When issues hit production, it would impact our customers and it was up to us to try and figure out what went wrong and how to quickly fix it.
We’ve integrated OverOps with our automated deployment model, that helps us instrument our application servers.
We use OverOps regularly for all of the unknown error conditions that we didn’t foresee. It helps us automate the process of sifting through log files, making it easier to detect issues as soon as they appear.
In fact, we had a full day where the whole team did what we called an “exception burn-down day”, where we basically spent an entire day fixing exceptions and log errors that were identified by OverOps. We spent a good amount of time essentially reducing the noise in our application and in a lot of cases fixing problems that had eluded us in the past.
Thanks to OverOps, we now have visibility into the long tail of problems that the system has, that we otherwise wouldn't have visibility into. We know as soon as an error occurs and have the ability to react fast to every issue, error or exception.

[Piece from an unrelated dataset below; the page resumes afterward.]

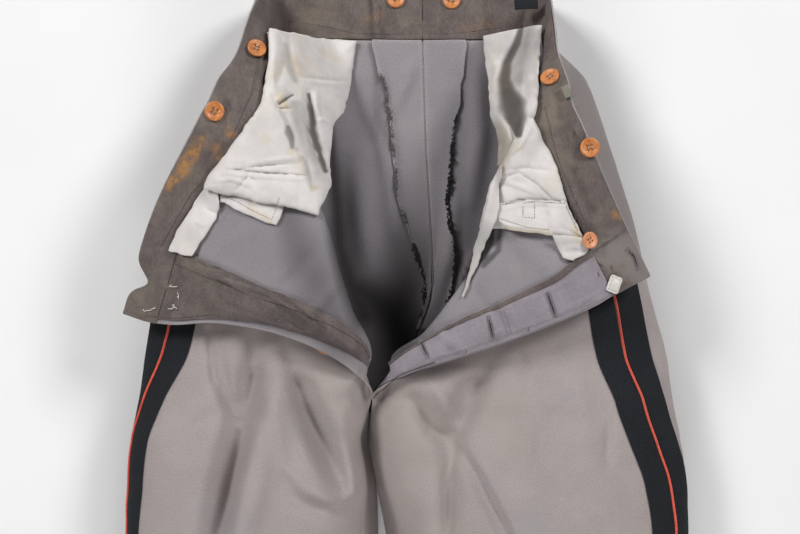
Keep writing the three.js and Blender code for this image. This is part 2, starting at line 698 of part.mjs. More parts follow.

After installing OverOps, we almost immediately saw detailed data about our application’s performance. We were able to detect where exceptions were thrown, and could display changes in the application’s behavior.
OverOps is especially helpful when it comes to issues that might impact our users. We use the OverOps dashboard to see our application's behavior and look for trends along with some of the aggregated metrics. That way, we can look for highly problematic areas and quickly detect and fix any error without harming the user’s experience.